If your application explicitly installs a SIGTERM handler and doesn’t spawn child processes, you might not need an init. However, most applications don’t handle SIGTERM by default, and even if they do, they won’t reap orphaned zombies. Using an init process is a cheap insurance policy — it adds negligible overhead and prevents hard-to-debug shutdown issues.
Does docker-init add overhead to my container?
No measurable overhead. docker-init (tini) is a tiny C program that does two things: forward signals and reap zombies. It uses minimal CPU and memory. The only impact is an additional process in your process tree (PID 1 instead of your application directly).
Can I use tini with Podman?
Yes. Podman doesn’t have a built-in init like Docker’s --init flag, but you can install tini in your image and set it as the entrypoint: ENTRYPOINT ["tini", "--"]. Alternatively, Podman supports --init in newer versions using the same tini binary.
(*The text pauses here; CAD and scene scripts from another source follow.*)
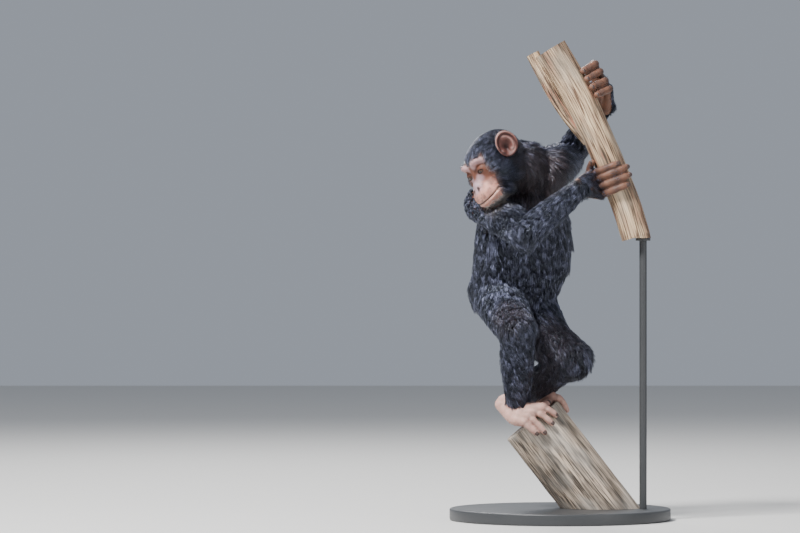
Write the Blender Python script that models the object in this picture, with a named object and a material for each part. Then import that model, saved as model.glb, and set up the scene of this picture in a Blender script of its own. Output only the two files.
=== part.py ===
"""A young chimpanzee standing on the sawn end of a branch, both hands on a bare trunk.

The animal is divided into head, ears, eyes, neck, trunk of the body, arms, hands, legs and feet.
Each of these is one closed solid, and each is seated on its neighbour with a thin gap.
Units are metres, +Z is up, and the animal faces the side towards -Y.
"""

import math

import bmesh
import bpy
import numpy as np
from mathutils import Vector
from mathutils.bvhtree import BVHTree

# Gap kept between two nodes that touch
GAP = 0.0003

# Display stand
BASE_RADIUS = 0.210
BASE_HEIGHT = 0.022
BASE_EDGE = 0.003
ROD_RADIUS = 0.007
ROD_X = 0.156
FLANGE_RADIUS = 0.014
FLANGE_HEIGHT = 0.005

# Bare trunk that the hands hold: its axis as height and x, its depth, its girth, and its side stem
TRUNK_AXIS = ((0.535, 0.143), (0.598, 0.1235), (0.668, 0.0955), (0.712, 0.0765),
              (0.759, 0.0545), (0.816, 0.0265), (0.892, -0.0200))
TRUNK_Y = -0.030
TRUNK_TOP_Z = 0.892
TRUNK_END_Z = 0.535
TRUNK_RADII = (0.0315, 0.0285, 0.0275)
SIDE_STEM = ((-0.0530, -0.021, 0.884), (-0.0330, -0.022, 0.845), (-0.0120, -0.023, 0.805),
             (0.0150, -0.026, 0.762), (0.0500, -0.030, 0.715))
SIDE_STEM_RADII = (0.0125, 0.0125, 0.0120, 0.0110, 0.0080)

# Sawn branch under the feet: centre of the cut face, its facing, and its radius
STUMP_FACE = np.array([-0.0532, 0.0, 0.189])
STUMP_FACING = np.array([-0.614, 0.0, 0.789])
STUMP_ACROSS = np.array([0.789, 0.0, 0.614])
STUMP_RADIUS = 0.0595

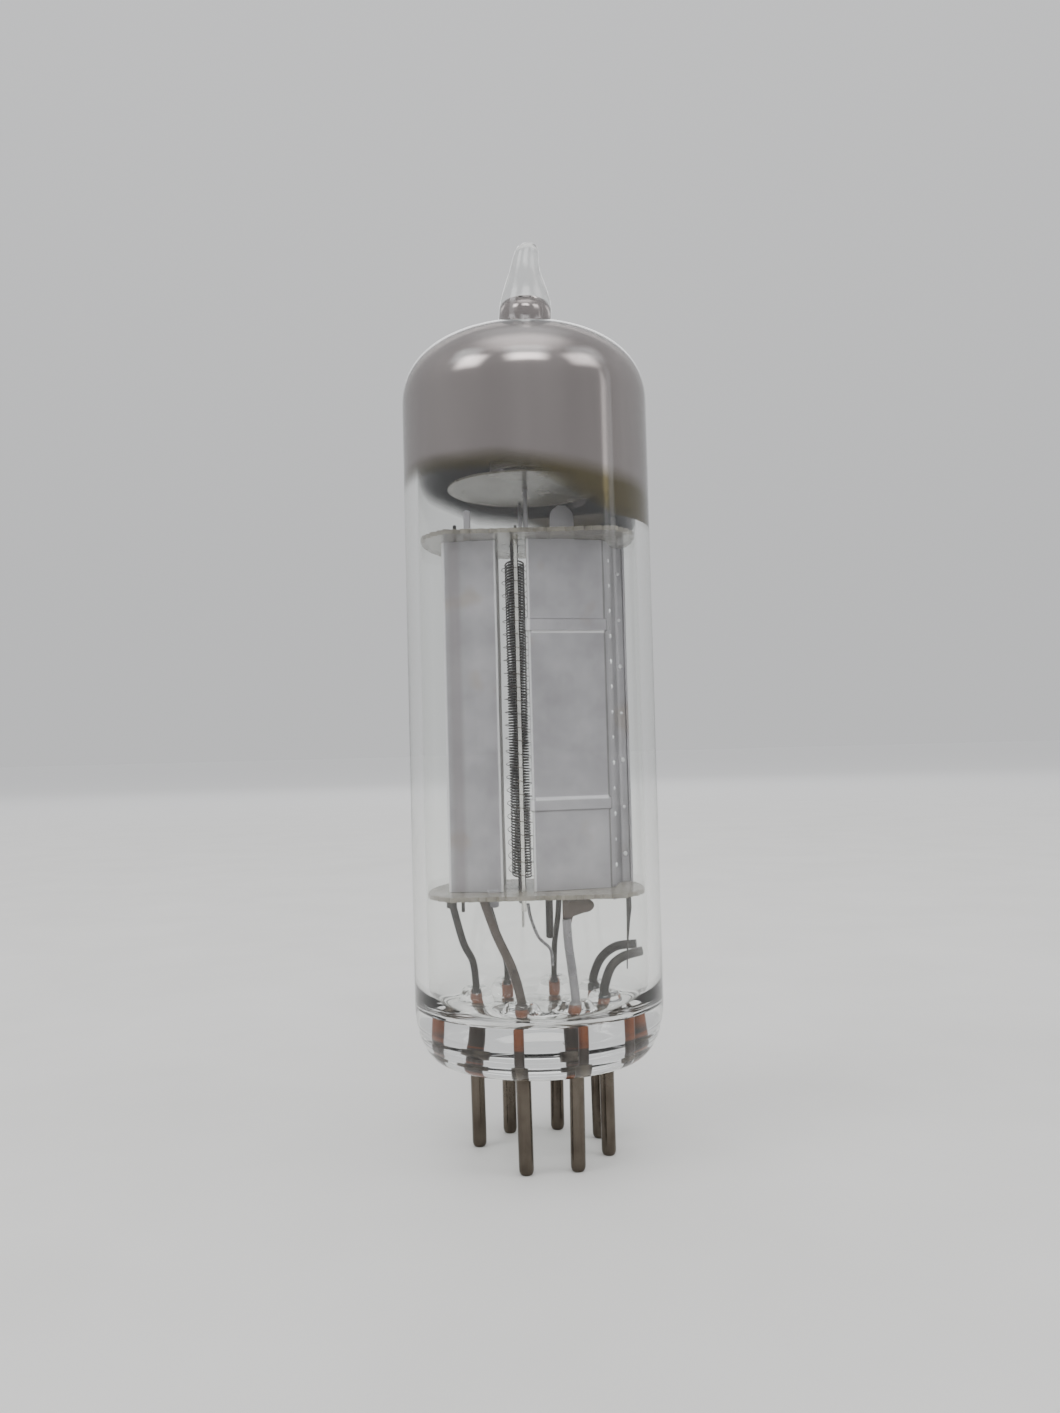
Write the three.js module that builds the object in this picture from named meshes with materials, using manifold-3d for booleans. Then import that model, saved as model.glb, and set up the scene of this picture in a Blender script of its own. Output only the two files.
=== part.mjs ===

Why does dumb-init rewrite SIGTERM to SIGQUIT for Java?
The JVM’s shutdown hooks are triggered by SIGTERM, but some Java frameworks (particularly older ones) have custom signal handlers that respond better to SIGQUIT. Additionally, some application servers (like older Tomcat versions) use SIGQUIT for graceful shutdown. The --rewrite 15:3 flag ensures the JVM receives the signal it expects for clean shutdown.
What is zombie reaping and why does it matter?
When a process exits, it becomes a “zombie” — its process table entry remains until the parent calls wait(). If the parent exits without waiting, the zombie is reparented to PID 1, which must reap it. In containers without an init, orphaned zombies accumulate and consume PID table entries. On systems with limited PID space (default: 32768), enough zombies can prevent new processes from spawning.
Can I use both tini and dumb-init?
No, and you shouldn’t need to. Both serve the same purpose as PID 1 init processes. Using two init processes would create unnecessary nesting (init → init → app). Choose one based on your needs: docker-init for simplicity, tini for process group support, or dumb-init for signal rewriting.